Compra y crianza del cerdo: una necesidad hecha tradición
En un tiempo en que las despensas rurales dependían casi exclusivamente de lo que se produjese y conservase en casa, el cerdo se convirtió en el pilar de la alimentación familiar. Comprar y criar un cerdo, (o "marrano", o guarro), representaba una inversión en sustento y seguridad para todo el año.
El día de la matanza, el día grande
Rezan algunos refranes: Por San Martín, mata tu gorríno y destapa tu vinín. Por San Martino, prueba tu vino y mata tu cochino. Por San Martín, se mata el gorríno; por San Andrés, a dos y a tres. Por Santa Catalina (4 de diciembre), mata tu cochina. Por la Concepción (día 8) mata tu cebón. Por Navidad, flaco o gordo todo va. Si tenemos diversidad de refranes repetidos en distintas zonas rurales, ello quiere decir que el hecho en sí era importantísimo. Ello refleja que el cerdo aseguraba el abastecimiento de carne a la mayoría de las familias (jamón, costillas, tocino, chorizo...) y relativamente costaba muy poco criarlo.
Generalmente, el sacrificio se realizaba en las primeras horas del día. El cerdo era sujetado por varios hombres mientras el matarife profesional lo sacrificaba mediante un corte preciso en el cuello para desangrarlo. La sangre se recogía en un recipiente y se removía continuamente para evitar que se coagulara, ya que era fundamental para la elaboración de la morcilla.
Las mujeres cocían la cebolla en una caldera y, una vez cocida, la depositaban en una canasta hecha de mimbre o caña. La canasta se colgaba o se colocaba sobre un recipiente para escurrir toda el agua. Estas canastas tenían usos múltiples, desde escurrir alimentos hasta llevar la ropa al río para lavarla.
Cuando el cerdo ya había sido sacrificado, se colocaba sobre una mesa o tablón para eliminar el pelo, esto es literalmente se afeitaba. Se vertía agua caliente sobre el cuerpo del animal y se raspaba cuidadosamente hasta dejarlo impecable.
Una vez finalizado el raspado, el cerdo se colgaba de las patas traseras con un camal, palo grueso ligeramente curvado, del que se suspende por las patas traseras al cerdo muerto. En esta posición, se procedía al “rajado”, que consistía en abrir al animal longitudinalmente para extraer las tripas y órganos internos, como las vísceras, el corazón, los pulmones y el hígado.
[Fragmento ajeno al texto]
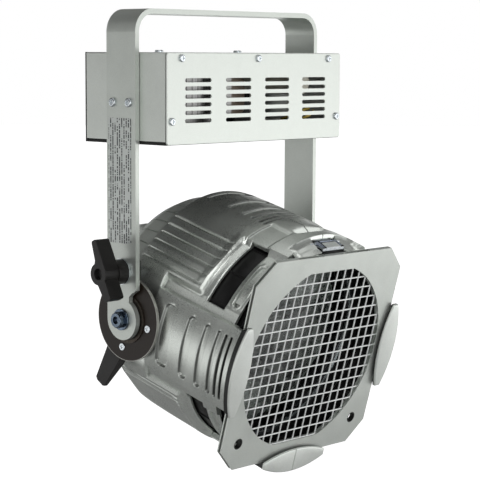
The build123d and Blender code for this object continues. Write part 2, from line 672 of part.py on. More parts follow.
# ---------------------------------------------------------------- colour frame
def octagon(size, cut):
    h = size / 2
    pts = [(-h, -h + cut), (-h + cut, -h), (h - cut, -h), (h, -h + cut)]
    pts += [(h, h - cut), (h - cut, h), (-h + cut, h), (-h, h - cut)]
    return make_face(Plane.XZ * Polyline(pts, close=True))


def opening():
    disc = rod_y(OPENING_R, -100, -140)
    return disc & block(-90, 90, -90, -150, -80, 80)


plate_f = Pos(0, -FRAME_A1 + FRAME_PLATE, 0) * extrude(octagon(FRAME_S, FRAME_CHAMFER), FRAME_PLATE)
plate_b = Pos(0, -FRAME_A0, 0) * extrude(octagon(FRAME_S, FRAME_CHAMFER), FRAME_PLATE)
frame = plate_f + plate_b - opening()
HOLE_X = 75.0
HOLE_Z = -70.5
for x in (-HOLE_X, HOLE_X):
    frame = frame - rod_y(4.2, -110, -130, x, HOLE_Z)
    eyelet = rod_y(5.6, -FRAME_A0, -FRAME_A1, x, HOLE_Z) - rod_y(4.2, -110, -130, x, HOLE_Z)
    frame = frame + eyelet
for x0, x1 in ((-75.4, -47), (-13, 13), (47, 75.4)):
    frame = frame + block(x0, x1, -FRAME_A0, -FRAME_A1, FRAME_S / 2 - 1.1, FRAME_S / 2)
frame = frame + block(-75, 75, -FRAME_A0, -FRAME_A1, -FRAME_S / 2, -FRAME_S / 2 + 1.1)
save(head(frame), "colour_frame")

MESH_A = (FRAME_A0 + FRAME_A1) / 2
verticals = []
horizontals = []
for i in range(-8, 9):
    c = i * MESH_PITCH
    half = sqrt(max(0.0, 90.0 ** 2 - c ** 2))
    verticals.append(rod_z(WIRE_D / 2, -half, half, c, -MESH_A + 0.3))
    horizontals.append(rod_x(WIRE_D / 2, -half, half, -MESH_A - 0.3, c))
ring_wire = tube(91.6, 88.6, MESH_A - 1.2, MESH_A + 1.2)
mesh = union([ring_wire] + verticals + horizontals)
save(head(mesh), "wire_mesh")

# ---------------------------------------------------------------- top latch
pin = rod_x(1.1, -18.5, 18.5, -LATCH_A, LATCH_UP)
save(head(pin), "latch_pin")
latch = []
for s in (-1, 1):
    eye = rod_x(2.1, s * 11.6, s * 13.6, -LATCH_A, LATCH_UP)
    latch.append(eye - rod_x(1.1 + RUN, -20, 20, -LATCH_A, LATCH_UP))
    latch.append(block(s * 11.6, s * 13.6, -LATCH_A - 1.5, -LIP_A, 98.6, LATCH_UP))
latch.append(block(-13.6, 13.6, -LIP_A + 3.4, -LIP_A, 98.6, 99.6))
latch.append(block(-13.6, 13.6, -LIP_A + 0.9, -LIP_A, 97.5, 100.4))
save(head(union(latch)), "latch_plate")
coils = []
for i in range(14):
    x = -8.0 + i * 1.15
    turn = rod_x(2.5, x, x + 0.95, -LATCH_A, LATCH_UP)
    coils.append(turn - rod_x(1.5, -20, 20, -LATCH_A, LATCH_UP))
core_tube = rod_x(2.1, -8.0, 7.9, -LATCH_A, LATCH_UP) - rod_x(1.5, -20, 20, -LATCH_A, LATCH_UP)
coils.append(core_tube)
for x in (-7.5, 7.5):
    coils.append(rod_y(0.45, -LATCH_A - 1.5, -LIP_A + 1.6, x, 97.75))
save(head(union(coils)), "latch_spring")
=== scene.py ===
import bpy
import bmesh
import math
import numpy as np
from mathutils import Matrix, Vector


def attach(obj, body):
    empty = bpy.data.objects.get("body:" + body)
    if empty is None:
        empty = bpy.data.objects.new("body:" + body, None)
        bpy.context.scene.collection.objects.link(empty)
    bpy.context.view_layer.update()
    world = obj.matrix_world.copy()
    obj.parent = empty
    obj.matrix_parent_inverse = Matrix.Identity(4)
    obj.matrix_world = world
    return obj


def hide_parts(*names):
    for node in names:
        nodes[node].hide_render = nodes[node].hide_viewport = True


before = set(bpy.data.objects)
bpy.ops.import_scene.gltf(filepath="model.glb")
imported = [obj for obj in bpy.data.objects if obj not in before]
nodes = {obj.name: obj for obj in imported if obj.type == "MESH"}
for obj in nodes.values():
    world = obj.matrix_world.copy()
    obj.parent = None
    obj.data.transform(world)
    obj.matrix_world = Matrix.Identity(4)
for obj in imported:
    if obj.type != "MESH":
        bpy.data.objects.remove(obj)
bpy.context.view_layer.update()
scene = bpy.context.scene
MM = 0.001
PIVOT_Z = -0.267                 # tilt axis
TILT = math.radians(15.6)        # nose down at rest
HEAD = Matrix.Translation((0, 0, PIVOT_Z)) @ Matrix.Rotation(TILT, 4, "X")


# ------------------------------------------------------------ node helpers
class Tree:
    """Short way to write a material's nodes."""

    def __init__(self, name, tree=None):
        self.tree = tree
        if tree:
            return
        self.mat = bpy.data.materials.new(name)
        self.mat.use_nodes = True
        self.tree = self.mat.node_tree
        self.bsdf = self.tree.nodes["Principled BSDF"]
        self.coords = self.tree.nodes.new("ShaderNodeTexCoord").outputs["Object"]

    def add(self, kind, **props):
        node = self.tree.nodes.new(kind)
        for key, value in props.items():
            setattr(node, key, value)
        return node

    def link(self, a, b):
        self.tree.links.new(a, b)

    def put(self, socket, value):
        if isinstance(value, bpy.types.NodeSocket):
            self.link(value, socket)
        else:
            socket.default_value = value

    def noise(self, scale, detail=2.0, rough=0.5, vector=None):
        n = self.add("ShaderNodeTexNoise")
        self.put(n.inputs["Vector"], vector or self.coords)
        n.inputs["Scale"].default_value = scale
        n.inputs["Detail"].default_value = detail
        n.inputs["Roughness"].default_value = rough
        return n.outputs["Fac"]

    def stretch(self, scale):
        m = self.add("ShaderNodeMapping")
        self.link(self.coords, m.inputs["Vector"])
        m.inputs["Scale"].default_value = scale
        return m.outputs["Vector"]

    def ramp(self, value, stops):
        r = self.add("ShaderNodeValToRGB")
        self.put(r.inputs["Fac"], value)
        el = r.color_ramp.elements
        while len(el) < len(stops):
            el.new(0.5)
        for e, (pos, col) in zip(el, stops):
            e.position = pos
            if isinstance(col, (int, float)):
                col = (col, col, col)
            e.color = (*col, 1)
        return r.outputs["Color"]

    def remap(self, value, a, b, c, d, smooth=False):
        m = self.add("ShaderNodeMapRange")
        if smooth:
            m.interpolation_type = "SMOOTHSTEP"
        self.put(m.inputs["Value"], value)
        for k, v in zip(("From Min", "From Max", "To Min", "To Max"), (a, b, c, d)):
            self.put(m.inputs[k], v)
        return m.outputs["Result"]

    def math(self, op, a, b=None, c=None):
        m = self.add("ShaderNodeMath", operation=op)
        for i, v in enumerate((a, b, c)):
            if v is not None:
                self.put(m.inputs[i], v)
        return m.outputs[0]

    def mix(self, fac, a, b, blend="MIX"):
        m = self.add("ShaderNodeMix", data_type="RGBA", blend_type=blend)
        self.put(m.inputs[0], fac)
        for sock, v in ((m.inputs[6], a), (m.inputs[7], b)):
            if isinstance(v, tuple):
                v = (*v, 1)
            self.put(sock, v)
        return m.outputs[2]

    def xyz(self, vector=None):
        s = self.add("ShaderNodeSeparateXYZ")
        self.link(vector or self.coords, s.inputs[0])
        return s.outputs

    def bump(self, height, strength, distance, normal=None):
        b = self.add("ShaderNodeBump")
        b.inputs["Strength"].default_value = strength
        b.inputs["Distance"].default_value = distance
        self.put(b.inputs["Height"], height)
        if normal:
            self.link(normal, b.inputs["Normal"])
        return b.outputs["Normal"]

    def set(self, **values):
        for key, value in values.items():
            sock = self.bsdf.inputs[key.replace("_", " ")]
            if isinstance(value, tuple):
                value = (*value, 1) if len(sock.default_value) == 4 else value
            self.put(sock, value)
        return self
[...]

Preparación de los embutidos
Mientras los matarifes y los hombres realizaban las tareas del despiece, las mujeres se dedicaban a preparar los aderezos. Las tripas (es el nombre coloquial del tubo digestivo de los seres vivos del reino animal, ya sea considerado en todo o en parte, en este caso del cerdo), del cerdo eran colocadas en canastas y llevadas al río para lavarlas cuidadosamente. Estas tripas se utilizaban para confeccionar embutidos como morcillas, chorizos y salchichas.
Al mediodía, la familia y los vecinos compartían unas migas o patatas con asadura frita, acompañadas de buen vino. Tras esta pausa, el cerdo, que había pasado la noche colgado para enfriarse y facilitar su despiece, era dividido en partes específicas según el destino de la carne: jamón, lomo, panceta, costillas, entre otras. Los jamones y las paletillas se colocaban en sal durante varios días antes de colgarlos en las habitaciones más ventiladas de la casa para su curación.
El trabajo de las mujeres continuaba con la preparación de los embutidos. Este proceso, minucioso y esencial, incluía condimentar y mezclar las especias para rellenar las tripas con masa de morcilla, chorizo, longaniza y salchicha. Los embutidos se colgaban en balcones, patios u otros lugares ventilados para su secado.
La celebración
La fiesta no estaba completa sin la presencia de los niños, quienes correteaban por el lugar, disfrutando del ambiente y aprendiendo, casi sin darse cuenta, las tradiciones que un día serían suyas.
Al caer la tarde, tras horas de trabajo conjunto, se degustaban las primeras morcillas y otras partes del cerdo, acompañadas de vino y cánticos que resonaban en el aire frío.
Conservación y legado
Durante el invierno, lo que no se consumía de inmediato se conservaba en orzas con aceite. Los lomos adobados también se guardaban en orzas, asegurando provisiones para el resto del año.
En Jayena, esta costumbre no solo aseguraba alimentos para los meses fríos, sino que también reforzaba los lazos comunitarios. Era un ritual de unión, esfuerzo compartido y agradecimiento por los frutos de la tierra y el trabajo colectivo.
Aunque el tiempo ha transformado algunas de estas tradiciones, el espíritu de aquellos días aún vive en la memoria de quienes los vivieron.